President Barack Obama and First Lady Michelle Obama offered some inspiring words of encouragement to the survivors of the Marjory Stoneman Douglas High School shooting in Parkland, Florida.
"We wanted to let you know how inspired we have been by the resilience, resolve and solidarity that you have all shown in the wake of unspeakable tragedy," the Obamas wrote in a handwritten letter.
They added, "Not only have you supported and comforted each other, but you’ve helped awaken the conscience of the nation, and challenged decision-makers to make the safety of our children the country’s top priority."
Perhaps responding to the harsh criticisms that some of the Parkland survivors have received from conservatives for protesting in favor of stricter gun control laws, the Obamas made a point of praising their youthfulness and arguing that young people are often ahead of the curve when it comes to important social justice issues.
"Throughout our history, young people like you have led the way in making America better," the Obamas wrote. "There may be setbacks; you may sometimes feel like progress is too slow in coming. But we have no doubt you are going to make an enormous difference in the days and years to come, and we will be there for you."

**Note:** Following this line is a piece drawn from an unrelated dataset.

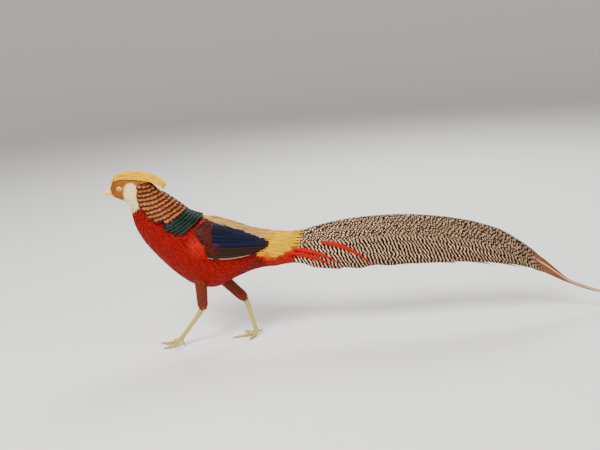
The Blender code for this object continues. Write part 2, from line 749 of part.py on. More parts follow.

In the aftermath of the Sandy Hook Elementary School shooting in 2012, Obama was determined to pass meaningful gun control legislation and made doing so a priority of his second term. Unfortunately, a combination of NRA lobbying and Republican control of Congress — first just the House of Representatives and then, after the 2014 midterm elections, the Senate — rendered that impossible for him.
"If you ask me where is the one area where I feel that I have been most frustrated and most stymied, it is the fact that the United States of America is the one advanced nation on earth in which we do not have sufficient, common sense, gun safety laws. Even in the face of repeated mass killings," Obama told the BBC in 2015.